ORIGINES DE LA DIVERSITÉ, DE LA CRÉATIVITÉ
Nous suggérons deux réponses possibles : les syncrétismes et la démocratie culturelle propreS aux africains et à leurs descendants.
Les syncrétismes
Deux processus de syncrétisation se sont produits pour donner naissance à ces univers musicaux comme indiqué plus haut.
Pour revenir au premier syncrétisme, on sait que les esclaves provenaient de plusieurs régions de l’Afrique, avec des cultures différenciées. Le musicien cubain Juan de Marcos González est d’ailleurs très précis lorsqu’on lui demande dans une entrevue accordée à La Opinion de Murcia d’expliquer le succès de la musique afrocubaine de nos jours. Il dit ceci :
«La musique cubaine a toujours connu beaucoup de succès, surtout à cause du métissage de différents éléments de la civilisation occidentale et africaine.
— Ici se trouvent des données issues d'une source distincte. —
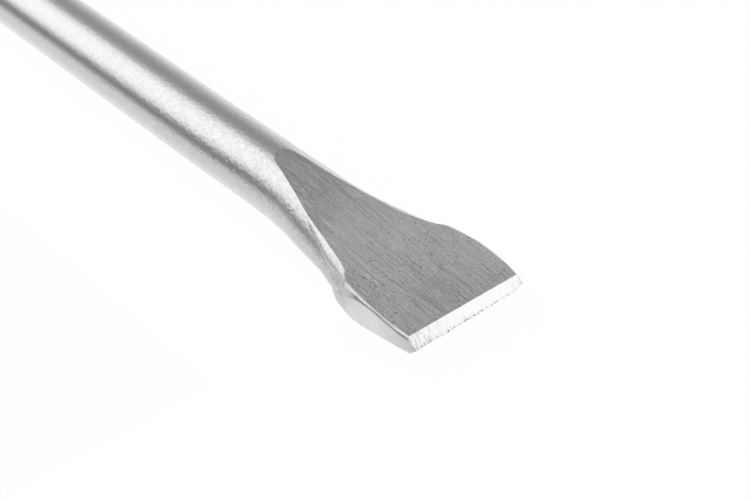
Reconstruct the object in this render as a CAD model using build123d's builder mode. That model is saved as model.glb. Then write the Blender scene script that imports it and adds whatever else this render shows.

De plus, la culture africaine elle-même qui est arrivée en Amérique par le biais de l’esclavage était métisse. Par exemple, le Nigéria n’a jamais existé comme une nation, c’est un conglomérat d’ethnies, chacune avec son substrat culturel. » [3]
L’expression d’une démocratie et d’une liberté culturelles
Deuxième élément d’explication que nous suggérons : cette diversité est l’expression d’une démocratie culturelle, une liberté de l’expression individuelle dans la danse, le chant, l’exécution de toute sorte d’instruments et autres, qui ne brime pas la créativité. On peut partant de là affirmer que cet état d’esprit des africains et de leurs descendants touchait à coup sûr les autres domaines que la culture, ce d’autant plus que les univers des musiques des esclaves africains et de leurs descendants ne sont pas détachés du reste de leurs vies.
Nous reviendrons sur cette notion de démocratie culturelle, comme une des caractéristiques centrale des univers musicaux des esclaves et de leurs descendants, mais on constatera également qu’elle est le fondement dans la majorité des caractéristiques plus techniques.